─── Working data

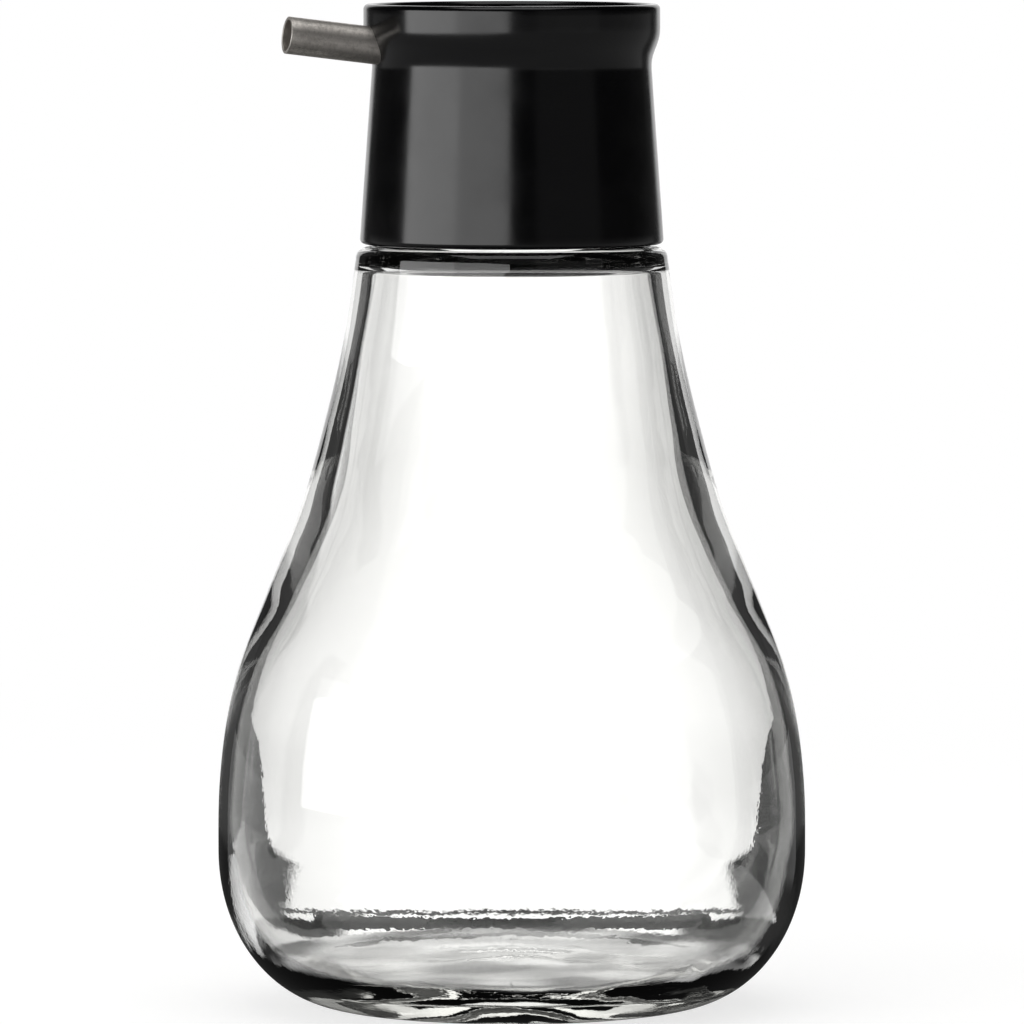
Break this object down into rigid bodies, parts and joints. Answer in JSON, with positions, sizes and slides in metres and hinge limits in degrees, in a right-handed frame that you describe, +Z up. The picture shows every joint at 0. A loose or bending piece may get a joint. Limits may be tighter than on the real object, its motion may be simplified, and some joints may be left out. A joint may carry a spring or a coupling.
{
  "type": "oil cruet",
  "caption": "Pear-shaped clear glass oil cruet with a flared gloss black cap and a straight steel tube spout.",
  "frame": {"origin": "centre of the foot, on the surface that the cruet stands on", "axes": "+Z up along the bottle's axis; the spout points along -X and rises 7 degrees"},
  "size_m": [0.0792, 0.0792, 0.135],
  "materials": {
    "clear_glass": "clear, fire-polished, slightly uneven inside",
    "black_plastic": "moulded, high gloss",
    "spout_steel": "drawn tube, fine lengthwise satin"
  },
  "bodies": {
    "root": {"bottle": "clear_glass", "cap": "black_plastic", "spout": "spout_steel"}
  },
  "joints": []
}
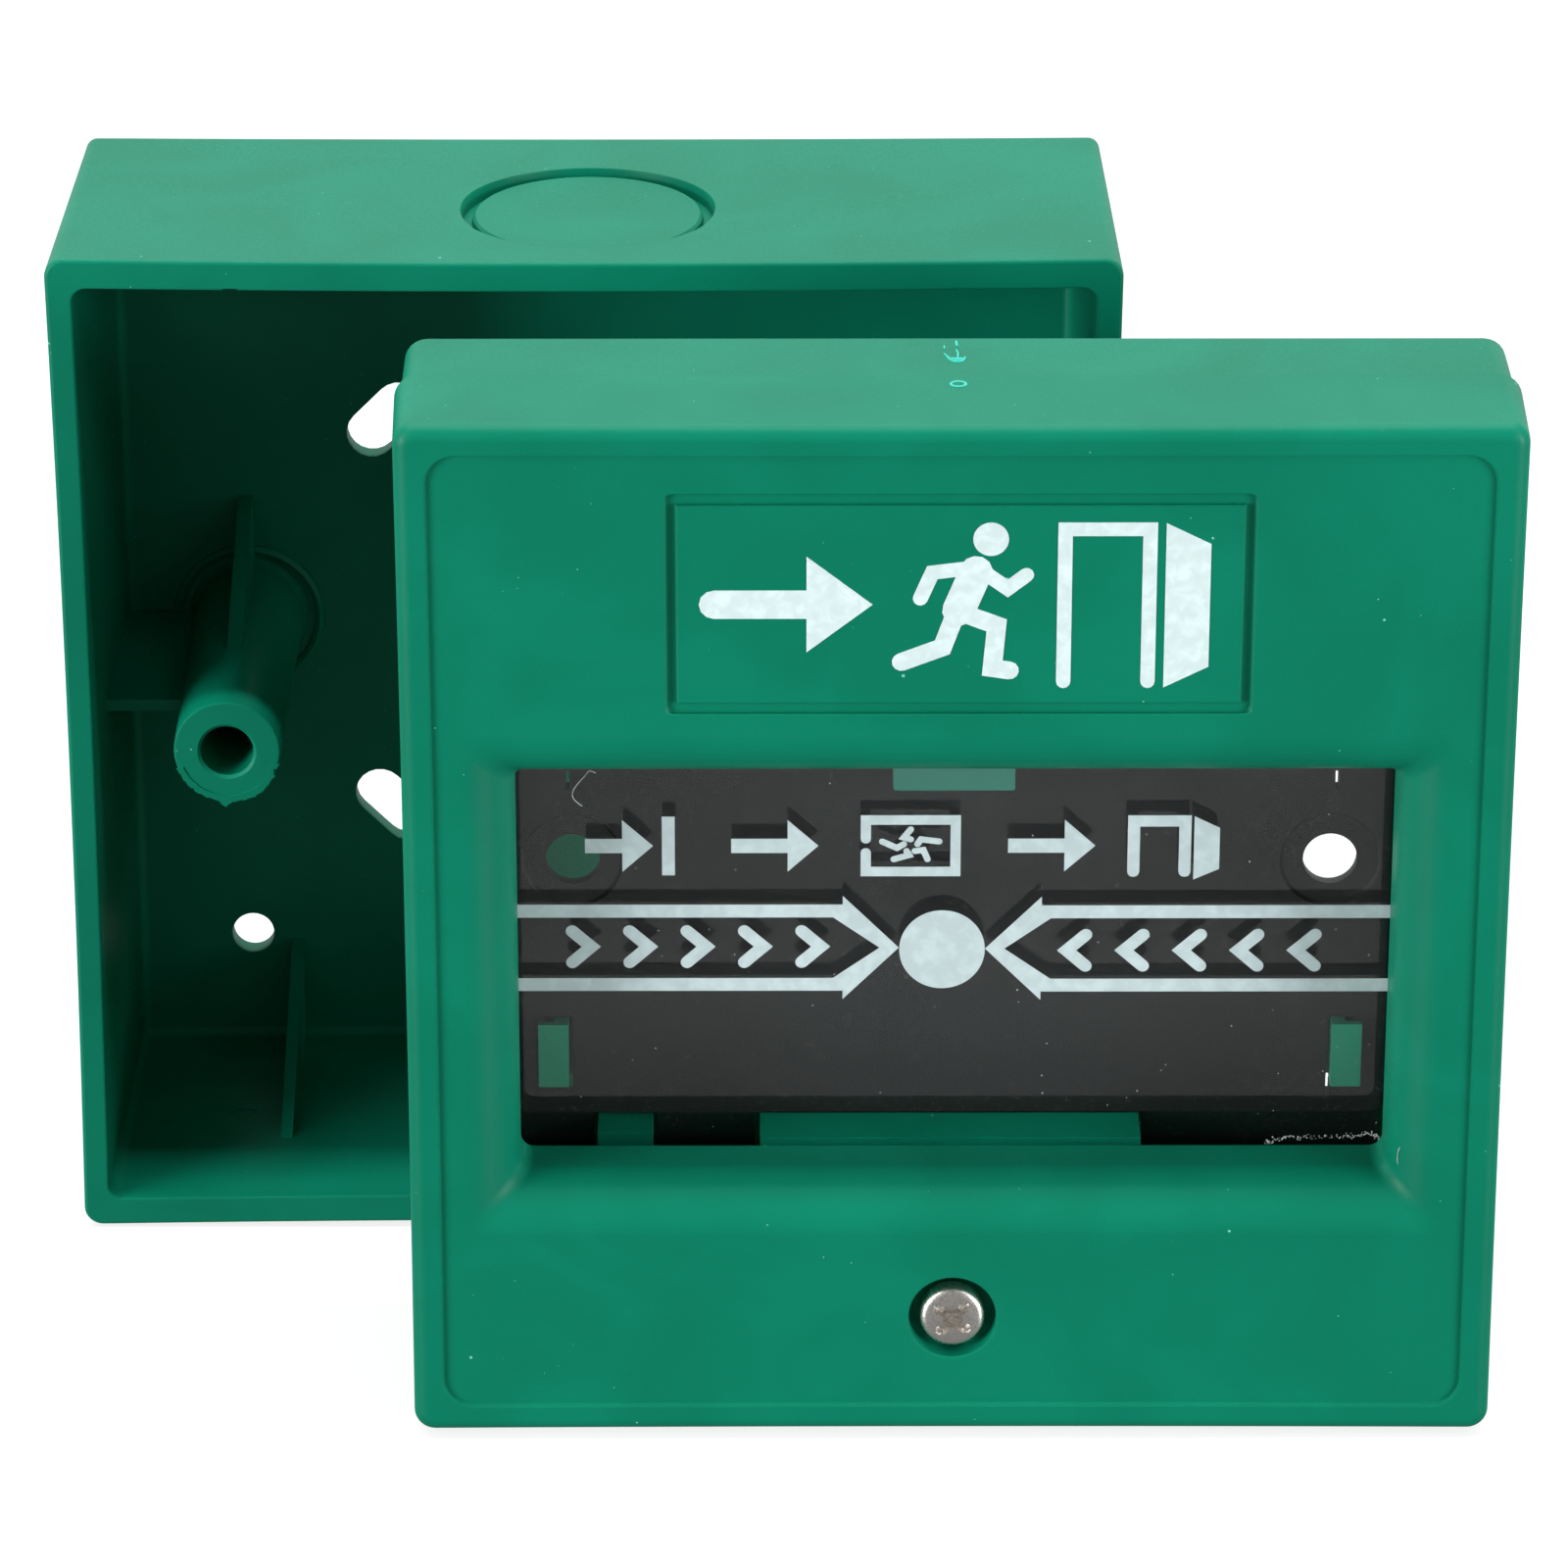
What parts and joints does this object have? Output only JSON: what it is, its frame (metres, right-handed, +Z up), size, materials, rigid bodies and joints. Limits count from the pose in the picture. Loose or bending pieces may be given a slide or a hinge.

──────

* Exercise instructions *
Keep only those lines of the records that hold "degrees", and return them.

* Result of the exercise *
Break this object down into rigid bodies, parts and joints. Answer in JSON, with positions, sizes and slides in metres and hinge limits in degrees, in a right-handed frame that you describe, +Z up. The picture shows every joint at 0. A loose or bending piece may get a joint. Limits may be tighter than on the real object, its motion may be simplified, and some joints may be left out. A joint may carry a spring or a coupling.
  "frame": {"origin": "centre of the foot, on the surface that the cruet stands on", "axes": "+Z up along the bottle's axis; the spout points along -X and rises 7 degrees"},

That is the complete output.